Law is too important to be left to the lawyers.
This from Richard Granat, a true champion when it comes to harnessing innovation and technology to improve American’s access to legal services.
Granat shared this in a Facebook comment in reference to society’s leaving it to lawyers and lawyer controlled bar associations to decide how legal services are delivered in this country.
By and large, it’s bar associations that decide what innovation and legal technology gets used in the delivery of legal services. Not a great situation for the public when bar associations exist to represent the interests of lawyers who earn by time, not efficiency.
Granat is not alone.
Gillian Hadfield, a leading proponent of the reform and redesign of legal systems and a Professor at USC Law School, commented this week on bar associations limiting access to legal services in, of all places, the American Bar Association’s Law Technology Today magazine.
The economic problem was pretty obvious: our legal markets are regulated by bar associations in a very restrictive way & as a result have failed to produce the kinds of innovation we need to make law more accessible & responsive. – @ghadfield in ABA @ltrc https://t.co/RwNabOGt78 pic.twitter.com/nXRoGtOoKp
— Kevin O'Keefe (@kevinokeefe) May 18, 2018
A week ago, Mary Juetten, co-founder of Evolve Law and founder and CEO of Traklight, a self-guided IP strategy platform, wrote about bar associations driving small legal tech companies out of business on the pretense that legal tech business models violate the unauthorized practice of law rules.
Juetten questioned what the bar associations were actually protecting.
What exactly is being protected by bar associations limiting the delivery of all legal services to licensed lawyers when 80 percent of citizens cannot access legal services for a variety of reasons already? – @maryjuetten in @abajournal https://t.co/W7pYXpgXmk pic.twitter.com/E8IYTmgWEg
— Kevin O'Keefe (@kevinokeefe) May 12, 2018
I have some great friends working with and for bar associations. LexBlog has the honor of working with any number of bar associations.
But should bar associations be deciding what is and what is not legal services that require a lawyer? Are bar associations, by restricting what they describe as legal services to being administered by lawyers, just making lawyers more and more irrelevant to individuals and small businesses?
Is it possible that bar associations by looking to protect lawyers are actually hurting lawyers? With less people looking for legal services administered the way they are, there is less and less work for lawyers.
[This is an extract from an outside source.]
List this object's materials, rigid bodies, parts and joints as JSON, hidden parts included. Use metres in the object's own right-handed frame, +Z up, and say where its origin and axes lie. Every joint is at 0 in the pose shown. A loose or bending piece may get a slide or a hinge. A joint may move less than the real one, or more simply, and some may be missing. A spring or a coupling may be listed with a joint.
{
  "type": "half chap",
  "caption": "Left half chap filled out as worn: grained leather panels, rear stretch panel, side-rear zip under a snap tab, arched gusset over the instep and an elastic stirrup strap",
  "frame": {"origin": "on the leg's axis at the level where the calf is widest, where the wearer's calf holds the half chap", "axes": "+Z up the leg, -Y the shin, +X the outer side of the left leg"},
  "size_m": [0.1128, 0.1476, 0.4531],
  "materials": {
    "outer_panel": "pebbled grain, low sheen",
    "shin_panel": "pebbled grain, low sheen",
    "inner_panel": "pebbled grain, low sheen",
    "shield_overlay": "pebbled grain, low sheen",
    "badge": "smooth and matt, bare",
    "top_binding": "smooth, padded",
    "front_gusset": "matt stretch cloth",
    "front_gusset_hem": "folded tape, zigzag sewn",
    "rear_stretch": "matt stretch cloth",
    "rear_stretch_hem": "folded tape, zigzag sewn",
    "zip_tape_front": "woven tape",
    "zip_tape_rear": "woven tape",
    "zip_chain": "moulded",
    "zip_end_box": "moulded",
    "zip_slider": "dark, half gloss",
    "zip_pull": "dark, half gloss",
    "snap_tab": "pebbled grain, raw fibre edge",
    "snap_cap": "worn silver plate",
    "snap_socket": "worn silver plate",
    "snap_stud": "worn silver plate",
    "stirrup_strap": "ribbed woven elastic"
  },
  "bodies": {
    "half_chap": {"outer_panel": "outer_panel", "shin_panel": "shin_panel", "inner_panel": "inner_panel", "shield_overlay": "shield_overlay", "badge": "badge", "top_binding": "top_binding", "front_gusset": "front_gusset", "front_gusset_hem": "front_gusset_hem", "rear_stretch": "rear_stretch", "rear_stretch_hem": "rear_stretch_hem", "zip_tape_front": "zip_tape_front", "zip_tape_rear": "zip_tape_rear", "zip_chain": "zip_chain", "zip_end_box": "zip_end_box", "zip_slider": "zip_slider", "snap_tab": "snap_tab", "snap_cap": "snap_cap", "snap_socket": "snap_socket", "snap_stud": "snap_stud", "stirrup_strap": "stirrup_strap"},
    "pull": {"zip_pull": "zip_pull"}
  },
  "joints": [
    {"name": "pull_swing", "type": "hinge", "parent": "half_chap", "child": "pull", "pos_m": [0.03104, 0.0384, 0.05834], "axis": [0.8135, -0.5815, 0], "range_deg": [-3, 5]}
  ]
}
We’re already seeing less lawyers.
While the American Bar Association and state bar associations look to be the hub of discussion on access to legal services, and even innovation and legal technology, there is a growing sentiment that bars may be the reason for the increasing chasm we have in access to legal services.
Robert Ambrogi, LexBlog’s editor-chief and publisher and former editor of the National Law Journal, explained a couple months ago to a Chicago gathering of legal professionals discussing an effort to bring access to legal services, that the American Bar Association and many bar associations could not lead the effort because of their role as a trade organization.
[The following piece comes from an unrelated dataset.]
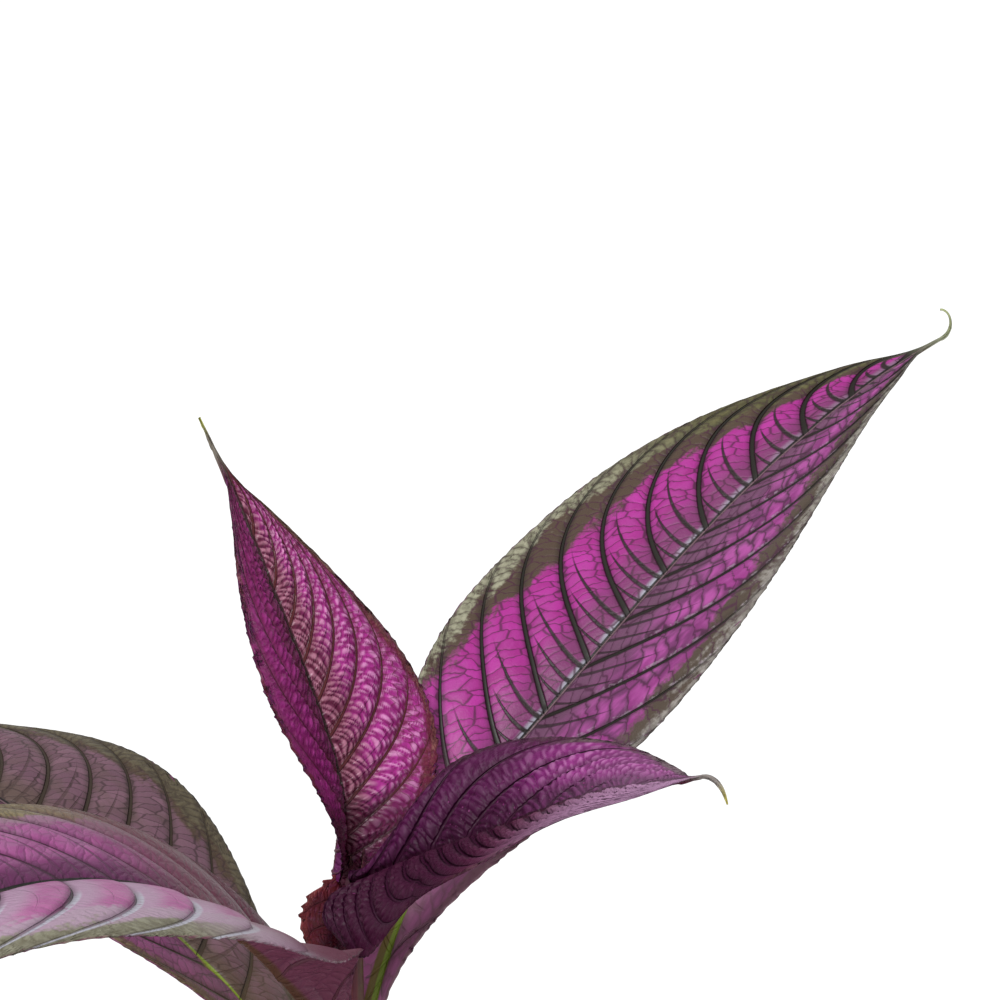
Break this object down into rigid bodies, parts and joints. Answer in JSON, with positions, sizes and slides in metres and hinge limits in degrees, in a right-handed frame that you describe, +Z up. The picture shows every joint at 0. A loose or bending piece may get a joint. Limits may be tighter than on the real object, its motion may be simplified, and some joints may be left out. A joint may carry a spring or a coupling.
{
  "type": "potted persian shield",
  "caption": "Young foliage plant in a round nursery pot: a short stem with opposite, long-pointed leaves, purple between dark sunken veins.",
  "frame": {"origin": "centre of the pot's flat underside", "axes": "+Z up along the stem; the picture looks along +Y, with +X to its right"},
  "size_m": [0.2558, 0.2445, 0.3117],
  "materials": {
    "pot": "satin",
    "soil": "matte",
    "stem": "satin",
    "grown_leaf": "satin",
    "young_leaf": "satin"
  },
  "bodies": {
    "root": {"pot": "pot", "soil": "soil", "stem": "stem", "leaf_back_right": "grown_leaf", "leaf_front_left": "grown_leaf", "leaf_back_left": "grown_leaf", "leaf_front_right": "grown_leaf", "leaf_young_left": "young_leaf", "leaf_young_right": "young_leaf", "leaf_low_right": "grown_leaf", "leaf_low_left": "grown_leaf", "leaf_first_left": "grown_leaf", "leaf_first_right": "grown_leaf"}
  },
  "joints": []
}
Juetten may well be right that it’s not an “either or” situation, as she tweeted immediately after I published my post. In the absence of another body, bar associations could include non lawyers and private companies on their governing boards.
I think it’s not an ‘either or’ situation but Bar Associations should have non lawyers on the governing boards and involve private companies to accelerate change
— Mary Juetten (@maryjuetten) May 18, 2018
I don’t have all the answers, but I’m with Granat. “Law is too important to be left to the lawyers.